What the task asks | Could you repeat, word for word, every line from the one containing "Write the JSON" through the final line of the records below, and nothing else?

***

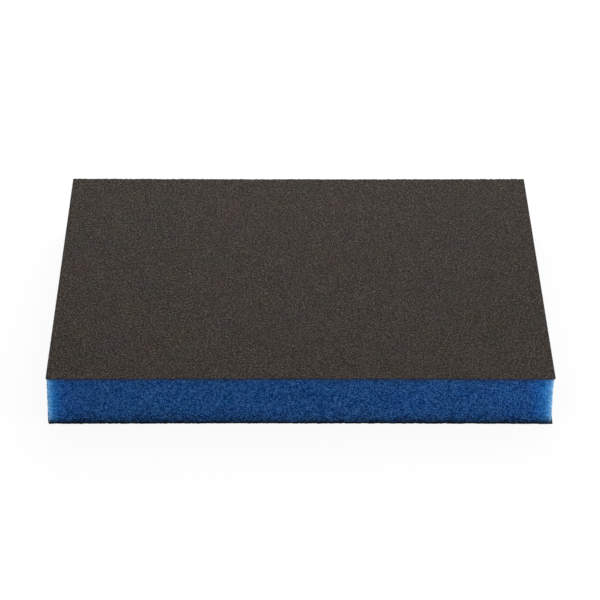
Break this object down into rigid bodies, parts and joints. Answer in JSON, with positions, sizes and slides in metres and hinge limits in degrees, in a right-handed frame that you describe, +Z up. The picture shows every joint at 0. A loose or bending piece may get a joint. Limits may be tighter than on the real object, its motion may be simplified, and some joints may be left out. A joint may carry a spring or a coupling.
{
  "type": "sanding sponge",
  "caption": "Flat rectangular sanding sponge: a slab of open-cell foam with an abrasive coat bonded to its top and underside, held in the hand to smooth wood, filler or paint.",
  "frame": {"origin": "centre of the underside, where the sponge rests on a surface", "axes": "+X along the length, +Y along the width, +Z up through the thickness"},
  "size_m": [0.12, 0.098, 0.013],
  "materials": {
    "foam": "matte",
    "abrasive": "matte"
  },
  "bodies": {
    "root": {"foam_core": "foam", "top_abrasive": "abrasive", "bottom_abrasive": "abrasive"}
  },
  "joints": []
}
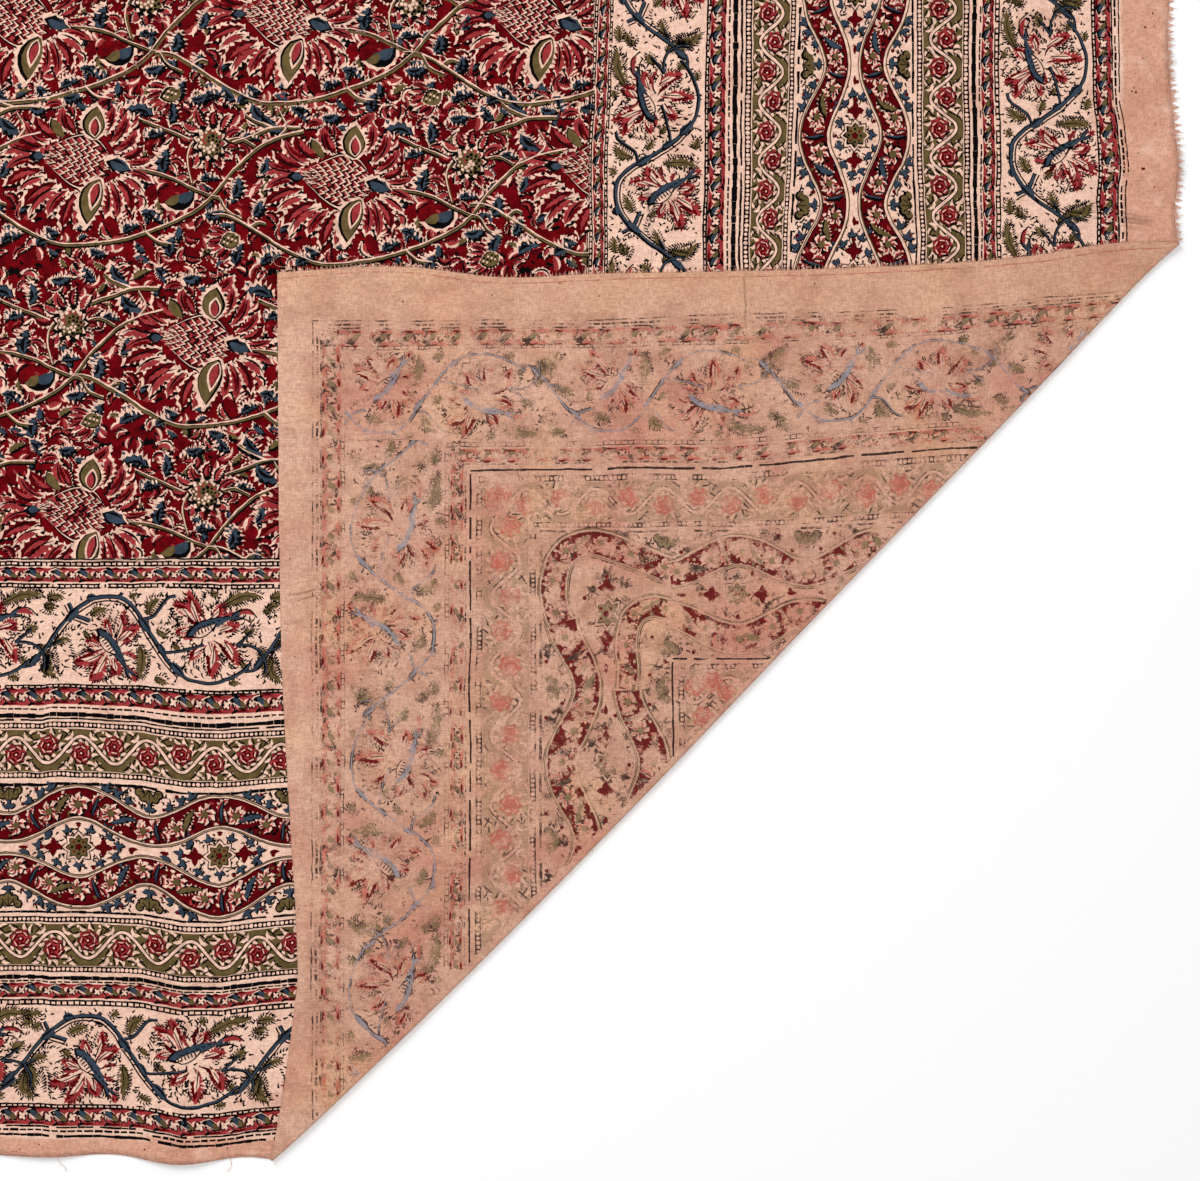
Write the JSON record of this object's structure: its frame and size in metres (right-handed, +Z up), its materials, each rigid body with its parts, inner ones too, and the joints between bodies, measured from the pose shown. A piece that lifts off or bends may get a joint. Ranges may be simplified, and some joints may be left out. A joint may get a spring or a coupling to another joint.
{
  "type": "block-printed cotton cloth with one corner turned back",
  "caption": "Flat cut length of block-printed cotton with vine and ribbon borders round a flowered field, one corner folded back to show the paler reverse.",
  "frame": {"origin": "on the resting surface, under the middle of the cloth's overall outline", "axes": "+X to the right along the far cut edge, +Y away from the viewer towards the far cut edge, +Z up out of the surface"},
  "size_m": [0.9933, 0.9789, 0.0076],
  "materials": {
    "printed_cotton": "plain-weave cotton, block-printed in madder red, rose, olive, slate blue and black on a peach ground, with a paler reverse"
  },
  "bodies": {
    "root": {"printed_cloth": "printed_cotton"}
  },
  "joints": []
}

***

Exercise response |
Write the JSON record of this object's structure: its frame and size in metres (right-handed, +Z up), its materials, each rigid body with its parts, inner ones too, and the joints between bodies, measured from the pose shown. A piece that lifts off or bends may get a joint. Ranges may be simplified, and some joints may be left out. A joint may get a spring or a coupling to another joint.
{
  "type": "block-printed cotton cloth with one corner turned back",
  "caption": "Flat cut length of block-printed cotton with vine and ribbon borders round a flowered field, one corner folded back to show the paler reverse.",
  "frame": {"origin": "on the resting surface, under the middle of the cloth's overall outline", "axes": "+X to the right along the far cut edge, +Y away from the viewer towards the far cut edge, +Z up out of the surface"},
  "size_m": [0.9933, 0.9789, 0.0076],
  "materials": {
    "printed_cotton": "plain-weave cotton, block-printed in madder red, rose, olive, slate blue and black on a peach ground, with a paler reverse"
  },
  "bodies": {
    "root": {"printed_cloth": "printed_cotton"}
  },
  "joints": []
}